| AVAILABLE DATA |
☆ ☆ ☆ ☆ ☆ ☆ ☆

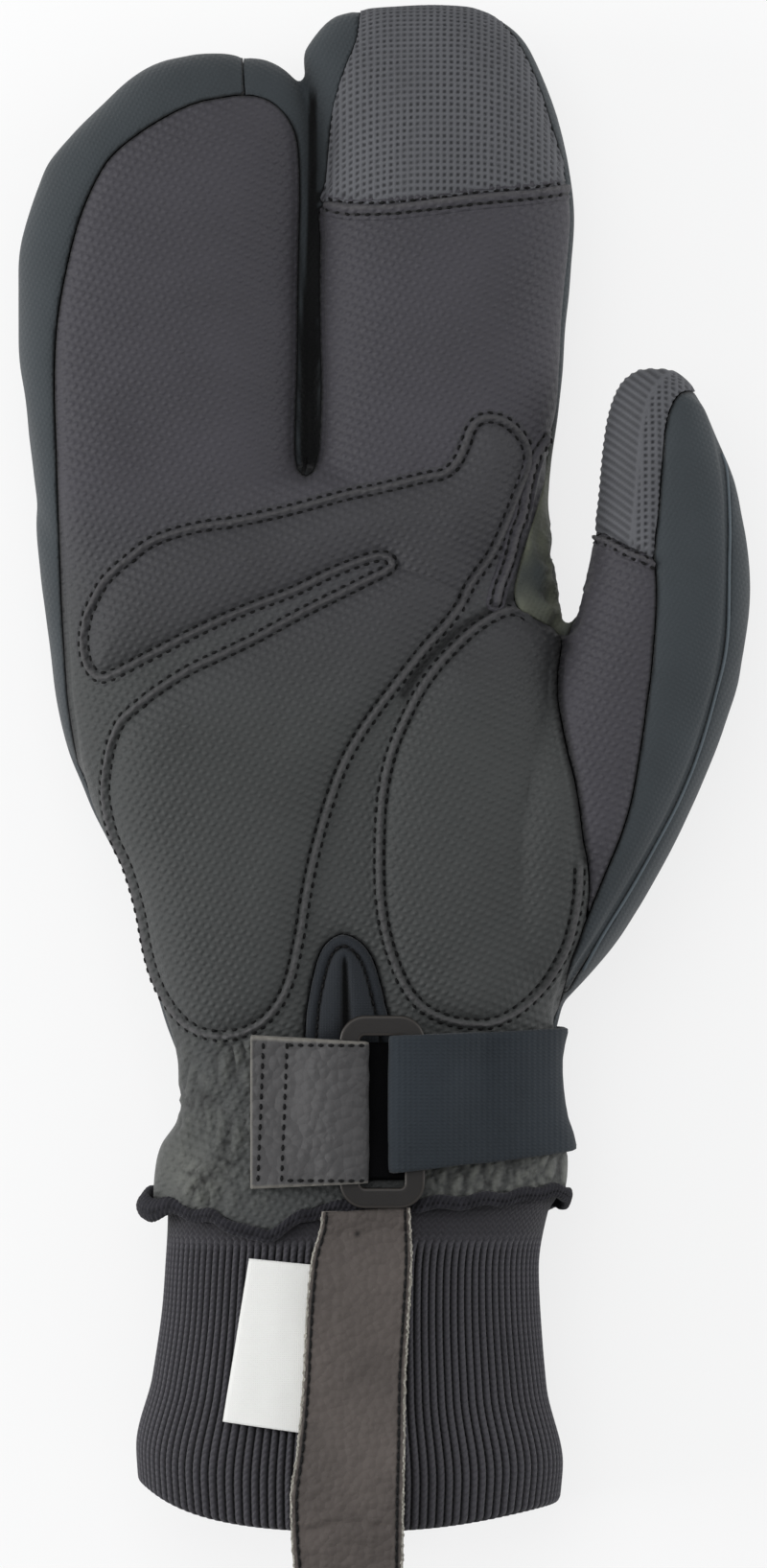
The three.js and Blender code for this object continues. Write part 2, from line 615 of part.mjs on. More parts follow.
// The largest body of a cut panel, as a mesh with its finish.
function panelMesh(name) {
  const bodies = panels[name].decompose().sort((a, b) => b.volume() - a.volume());
  const { vertProperties, triVerts } = bodies[0].getMesh();
  const geometry = new THREE.BufferGeometry();
  geometry.setAttribute("position", new THREE.BufferAttribute(vertProperties, 3));
  geometry.setIndex(new THREE.BufferAttribute(triVerts, 1));
  geometry.computeVertexNormals();
  const [color, roughness, metalness] = finishes[finishOf[name]];
  const mesh = new THREE.Mesh(
    geometry,
    new THREE.MeshStandardMaterial({ color, roughness, metalness }),
  );
  mesh.name = name;
  return mesh;
}

// The mitt stands over its own middle, with the back on z = 0.
const mitt = new THREE.Group();
for (const name of Object.keys(finishOf)) mitt.add(panelMesh(name));
const box = new THREE.Box3().setFromObject(mitt);
const centre = box.getCenter(new THREE.Vector3());
mitt.position.set(-centre.x, -centre.y, -box.min.z);

const root = new THREE.Group();
root.add(mitt);
export default root;
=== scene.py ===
import math

import bmesh
import bpy
import numpy as np
from mathutils import Matrix, Vector
from mathutils.bvhtree import BVHTree


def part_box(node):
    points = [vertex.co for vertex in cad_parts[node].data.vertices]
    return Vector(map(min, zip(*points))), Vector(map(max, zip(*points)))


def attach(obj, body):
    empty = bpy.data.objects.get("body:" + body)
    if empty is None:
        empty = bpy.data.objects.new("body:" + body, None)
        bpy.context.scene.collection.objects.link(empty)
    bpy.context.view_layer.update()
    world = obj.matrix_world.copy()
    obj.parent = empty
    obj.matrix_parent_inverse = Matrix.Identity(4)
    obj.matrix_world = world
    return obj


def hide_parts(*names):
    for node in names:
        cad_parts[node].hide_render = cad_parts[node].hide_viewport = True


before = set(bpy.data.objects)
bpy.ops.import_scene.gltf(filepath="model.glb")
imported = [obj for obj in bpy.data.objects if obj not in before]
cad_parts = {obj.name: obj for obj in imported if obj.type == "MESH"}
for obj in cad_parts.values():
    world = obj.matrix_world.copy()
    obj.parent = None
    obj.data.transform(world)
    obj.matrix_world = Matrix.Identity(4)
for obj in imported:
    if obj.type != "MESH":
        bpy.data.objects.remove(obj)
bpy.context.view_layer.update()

# Shapes are drawn in the pattern's own millimetres, wrist seam at y = 0, and put in place at the end.
pattern = {"ringX": 5.4, "ringY": 15.7}
ringLow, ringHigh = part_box("strap_ring")
ringAt = (ringLow + ringHigh) / 2
toRow = Matrix.Translation((ringAt.x - pattern["ringX"] * 0.001, ringAt.y - pattern["ringY"] * 0.001, 0))
toRow = toRow @ Matrix.Scale(0.001, 4)


def smoothRows(rows, at):
    table = np.array(rows, float)
    x, y = table[:, 0], table[:, 1:]
    rise = np.diff(y, axis=0) / np.diff(x)[:, None]
    slope = np.zeros_like(y)
    before, after = rise[:-1], rise[1:]
    same = before * after > 0
    slope[1:-1][same] = 2 * before[same] * after[same] / (before[same] + after[same])
    slope[0], slope[-1] = rise[0], rise[-1]
    k = np.clip(np.searchsorted(x, at, side="right") - 1, 0, len(x) - 2)
    span = (x[k + 1] - x[k])[:, None]
    t = np.clip((np.asarray(at) - x[k])[:, None] / span, 0, 1)
    return (
        y[k] * (1 + 2 * t) * (1 - t) ** 2 + slope[k] * span * t * (1 - t) ** 2
        + y[k + 1] * t * t * (3 - 2 * t) - slope[k + 1] * span * t * t * (1 - t)
    )


def smoothLine(points, step, closed=True):
    p = np.array(points, float)
    p = np.vstack([p[-1:], p, p[:2]]) if closed else np.vstack([2 * p[0] - p[1], p, 2 * p[-1] - p[-2]])
    parts = []
    for k in range(1, len(p) - 2):
        a, b, c, d = p[k - 1:k + 3]
        count = max(int(round(np.linalg.norm(c - b) / step)), 1)
        t = (np.arange(count) / count)[:, None]
        bend, twist = 2 * a - 5 * b + 4 * c - d, 3 * b - a - 3 * c + d
        parts.append(0.5 * (2 * b + (c - a) * t + bend * t**2 + twist * t**3))
    line = np.vstack(parts)
    return line if closed else np.vstack([line, p[-2:-1]])


def evenLine(line, pitch, closed=False):
    if closed:
        line = np.vstack([line, line[:1]])
    length = np.concatenate([[0], np.cumsum(np.linalg.norm(np.diff(line, axis=0), axis=1))])
    at = np.linspace(0, length[-1], max(int(round(length[-1] / pitch)), 1) + 1)
    return np.stack([np.interp(at, length, line[:, i]) for i in range(line.shape[1])], 1)


def softNoise(points, size, seed):
    table = np.random.RandomState(seed).uniform(-1, 1, (16, 16, 16))
    p = points / np.array(size, float)
    cell = np.floor(p).astype(int)
    t = p - cell
    t = t * t * (3 - 2 * t)
    total = np.zeros(len(points))
    for corner in np.ndindex(2, 2, 2):
        weight = np.prod(np.where(corner, t, 1 - t), axis=1)
        i = (cell + corner) % 16
        total += weight * table[i[:, 0], i[:, 1], i[:, 2]]
    return total


def ease(value, low, high):
    t = np.clip((value - low) / (high - low), 0, 1)
    return t * t * (3 - 2 * t)


def outlineDistance(points, outline, closed=True, reach=9.0):
    flat = points[:, :2]
    low, high = outline.min(0) - reach, outline.max(0) + reach
    near = np.where(np.all((flat > low) & (flat < high), axis=1))[0]
    p = flat[near]
    best = np.full(len(p), 1e9)
    inside = np.zeros(len(p), bool)
    ends = np.roll(outline, -1, axis=0) if closed else outline[1:]
    for a, b in zip(outline, ends):
        edge = b - a
        t = np.clip(((p - a) @ edge) / max(edge @ edge, 1e-9), 0, 1)
        gap = p - a - t[:, None] * edge
        best = np.minimum(best, gap[:, 0] ** 2 + gap[:, 1] ** 2)
        if closed and a[1] != b[1]:
            crossing = (a[1] > p[:, 1]) != (b[1] > p[:, 1])
            inside ^= crossing & (p[:, 0] < a[0] + (p[:, 1] - a[1]) * edge[0] / edge[1])
    result = np.full(len(points), reach)
    result[near] = np.sqrt(best)
    result[near[inside]] *= -1
    return np.clip(result, -reach, reach)


def coords(verts):
    return np.array([v.co for v in verts], float).reshape(-1, 3)


def moveVerts(verts, points):
    for vert, point in zip(verts, points):
        vert.co = point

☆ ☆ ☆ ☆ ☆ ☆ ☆

| AIM |
Reproduce exactly the lines from the line with "back on z = 0." to the line with "obj.matrix_world = Matrix.Identity(4)", both end lines included.

| CORRECT OUTPUT |
// The mitt stands over its own middle, with the back on z = 0.
const mitt = new THREE.Group();
for (const name of Object.keys(finishOf)) mitt.add(panelMesh(name));
const box = new THREE.Box3().setFromObject(mitt);
const centre = box.getCenter(new THREE.Vector3());
mitt.position.set(-centre.x, -centre.y, -box.min.z);

const root = new THREE.Group();
root.add(mitt);
export default root;
=== scene.py ===
import math

import bmesh
import bpy
import numpy as np
from mathutils import Matrix, Vector
from mathutils.bvhtree import BVHTree


def part_box(node):
    points = [vertex.co for vertex in cad_parts[node].data.vertices]
    return Vector(map(min, zip(*points))), Vector(map(max, zip(*points)))


def attach(obj, body):
    empty = bpy.data.objects.get("body:" + body)
    if empty is None:
        empty = bpy.data.objects.new("body:" + body, None)
        bpy.context.scene.collection.objects.link(empty)
    bpy.context.view_layer.update()
    world = obj.matrix_world.copy()
    obj.parent = empty
    obj.matrix_parent_inverse = Matrix.Identity(4)
    obj.matrix_world = world
    return obj


def hide_parts(*names):
    for node in names:
        cad_parts[node].hide_render = cad_parts[node].hide_viewport = True


before = set(bpy.data.objects)
bpy.ops.import_scene.gltf(filepath="model.glb")
imported = [obj for obj in bpy.data.objects if obj not in before]
cad_parts = {obj.name: obj for obj in imported if obj.type == "MESH"}
for obj in cad_parts.values():
    world = obj.matrix_world.copy()
    obj.parent = None
    obj.data.transform(world)
    obj.matrix_world = Matrix.Identity(4)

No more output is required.